[START OF EXERCISE MATERIALS]

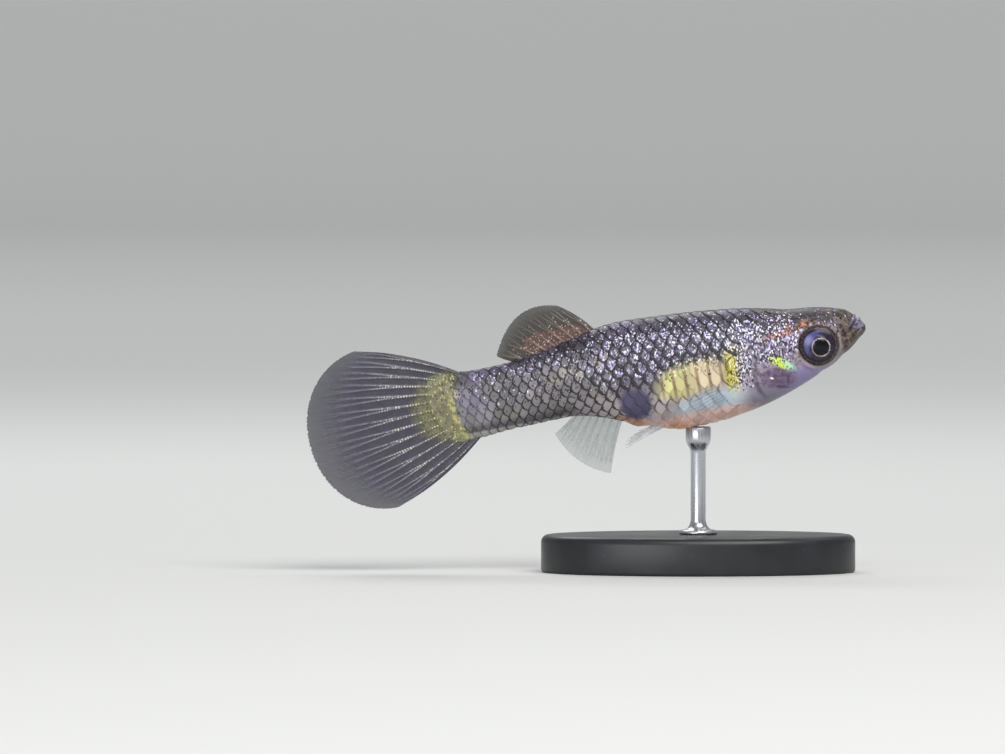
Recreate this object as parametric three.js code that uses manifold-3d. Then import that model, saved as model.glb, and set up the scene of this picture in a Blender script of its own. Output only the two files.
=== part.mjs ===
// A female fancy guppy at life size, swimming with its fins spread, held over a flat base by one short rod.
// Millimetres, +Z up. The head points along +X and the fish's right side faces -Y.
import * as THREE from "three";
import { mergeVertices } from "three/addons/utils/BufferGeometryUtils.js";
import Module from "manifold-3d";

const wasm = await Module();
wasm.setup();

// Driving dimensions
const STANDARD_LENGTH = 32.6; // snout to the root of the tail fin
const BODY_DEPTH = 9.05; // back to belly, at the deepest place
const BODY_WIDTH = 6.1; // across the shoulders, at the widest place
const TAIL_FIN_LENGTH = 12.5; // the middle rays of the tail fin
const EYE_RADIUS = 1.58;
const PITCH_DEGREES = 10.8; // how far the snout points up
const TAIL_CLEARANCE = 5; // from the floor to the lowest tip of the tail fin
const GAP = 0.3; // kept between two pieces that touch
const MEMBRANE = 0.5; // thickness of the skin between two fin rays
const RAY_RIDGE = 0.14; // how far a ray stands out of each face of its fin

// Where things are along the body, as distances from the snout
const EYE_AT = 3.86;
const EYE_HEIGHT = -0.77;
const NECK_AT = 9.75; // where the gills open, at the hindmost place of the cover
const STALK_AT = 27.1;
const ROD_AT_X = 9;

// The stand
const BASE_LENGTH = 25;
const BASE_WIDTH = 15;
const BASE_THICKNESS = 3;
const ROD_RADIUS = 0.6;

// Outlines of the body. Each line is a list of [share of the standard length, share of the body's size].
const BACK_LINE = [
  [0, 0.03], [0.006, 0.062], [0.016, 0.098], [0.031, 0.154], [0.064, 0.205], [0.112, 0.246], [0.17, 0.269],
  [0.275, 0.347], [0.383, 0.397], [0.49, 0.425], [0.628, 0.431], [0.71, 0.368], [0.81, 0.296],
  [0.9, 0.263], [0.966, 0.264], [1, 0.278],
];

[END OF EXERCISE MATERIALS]
[START OF EXERCISE MATERIALS]

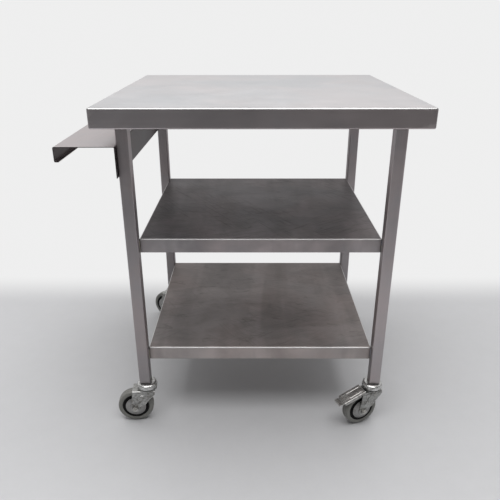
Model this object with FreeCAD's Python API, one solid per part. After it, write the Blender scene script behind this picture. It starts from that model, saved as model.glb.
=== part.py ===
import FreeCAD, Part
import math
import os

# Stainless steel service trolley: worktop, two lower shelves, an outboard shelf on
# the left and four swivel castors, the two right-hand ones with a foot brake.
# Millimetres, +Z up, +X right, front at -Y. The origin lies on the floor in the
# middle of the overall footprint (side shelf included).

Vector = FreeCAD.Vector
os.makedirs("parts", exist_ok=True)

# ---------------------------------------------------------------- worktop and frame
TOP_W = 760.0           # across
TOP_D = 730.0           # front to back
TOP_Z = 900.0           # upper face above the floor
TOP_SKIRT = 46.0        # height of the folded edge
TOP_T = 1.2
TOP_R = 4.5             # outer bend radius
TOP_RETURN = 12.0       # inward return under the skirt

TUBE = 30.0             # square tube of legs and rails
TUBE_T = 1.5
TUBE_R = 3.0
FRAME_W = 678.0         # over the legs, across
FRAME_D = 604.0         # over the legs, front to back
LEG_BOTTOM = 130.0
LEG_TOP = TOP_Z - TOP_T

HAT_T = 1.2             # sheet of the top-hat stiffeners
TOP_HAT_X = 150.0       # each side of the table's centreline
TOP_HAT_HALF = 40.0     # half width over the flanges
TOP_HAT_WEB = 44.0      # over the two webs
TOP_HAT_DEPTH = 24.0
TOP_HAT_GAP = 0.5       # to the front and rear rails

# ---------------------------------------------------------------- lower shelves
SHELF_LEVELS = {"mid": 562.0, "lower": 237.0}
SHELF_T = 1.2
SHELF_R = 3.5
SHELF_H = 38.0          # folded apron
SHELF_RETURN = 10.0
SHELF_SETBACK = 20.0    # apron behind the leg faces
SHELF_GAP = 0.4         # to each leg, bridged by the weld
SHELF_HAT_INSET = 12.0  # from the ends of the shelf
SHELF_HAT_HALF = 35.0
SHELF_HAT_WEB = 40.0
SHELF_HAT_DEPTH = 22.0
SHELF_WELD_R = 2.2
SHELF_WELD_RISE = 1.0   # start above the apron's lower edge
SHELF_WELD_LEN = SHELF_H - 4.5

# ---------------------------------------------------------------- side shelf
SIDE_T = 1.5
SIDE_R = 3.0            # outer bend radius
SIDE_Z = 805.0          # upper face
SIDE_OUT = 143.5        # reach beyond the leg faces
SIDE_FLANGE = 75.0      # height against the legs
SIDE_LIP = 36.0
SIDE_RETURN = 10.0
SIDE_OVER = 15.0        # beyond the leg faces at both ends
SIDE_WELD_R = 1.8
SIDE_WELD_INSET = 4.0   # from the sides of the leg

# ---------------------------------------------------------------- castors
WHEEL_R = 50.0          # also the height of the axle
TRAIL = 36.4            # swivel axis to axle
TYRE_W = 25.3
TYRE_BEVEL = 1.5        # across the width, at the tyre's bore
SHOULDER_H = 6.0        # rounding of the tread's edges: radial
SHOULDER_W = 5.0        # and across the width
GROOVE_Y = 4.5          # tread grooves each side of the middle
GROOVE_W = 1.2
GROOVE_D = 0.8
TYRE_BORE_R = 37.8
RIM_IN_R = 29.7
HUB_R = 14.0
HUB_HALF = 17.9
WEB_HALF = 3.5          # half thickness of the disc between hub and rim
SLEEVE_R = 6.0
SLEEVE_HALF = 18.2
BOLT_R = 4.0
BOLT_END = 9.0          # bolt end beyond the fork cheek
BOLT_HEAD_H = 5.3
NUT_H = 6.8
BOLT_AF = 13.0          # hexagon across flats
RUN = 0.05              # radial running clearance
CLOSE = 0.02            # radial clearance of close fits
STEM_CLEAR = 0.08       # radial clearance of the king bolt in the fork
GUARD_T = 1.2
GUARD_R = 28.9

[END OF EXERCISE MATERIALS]

SET EXERCISE: Everything from the line that contains "Recreate this object" to the line that contains "const RAY_RIDGE = 0.14;" must be transcribed exactly, both end lines included.

SOLUTION TO THIS PROBLEM:
Recreate this object as parametric three.js code that uses manifold-3d. Then import that model, saved as model.glb, and set up the scene of this picture in a Blender script of its own. Output only the two files.
=== part.mjs ===
// A female fancy guppy at life size, swimming with its fins spread, held over a flat base by one short rod.
// Millimetres, +Z up. The head points along +X and the fish's right side faces -Y.
import * as THREE from "three";
import { mergeVertices } from "three/addons/utils/BufferGeometryUtils.js";
import Module from "manifold-3d";

const wasm = await Module();
wasm.setup();

// Driving dimensions
const STANDARD_LENGTH = 32.6; // snout to the root of the tail fin
const BODY_DEPTH = 9.05; // back to belly, at the deepest place
const BODY_WIDTH = 6.1; // across the shoulders, at the widest place
const TAIL_FIN_LENGTH = 12.5; // the middle rays of the tail fin
const EYE_RADIUS = 1.58;
const PITCH_DEGREES = 10.8; // how far the snout points up
const TAIL_CLEARANCE = 5; // from the floor to the lowest tip of the tail fin
const GAP = 0.3; // kept between two pieces that touch
const MEMBRANE = 0.5; // thickness of the skin between two fin rays
const RAY_RIDGE = 0.14; // how far a ray stands out of each face of its fin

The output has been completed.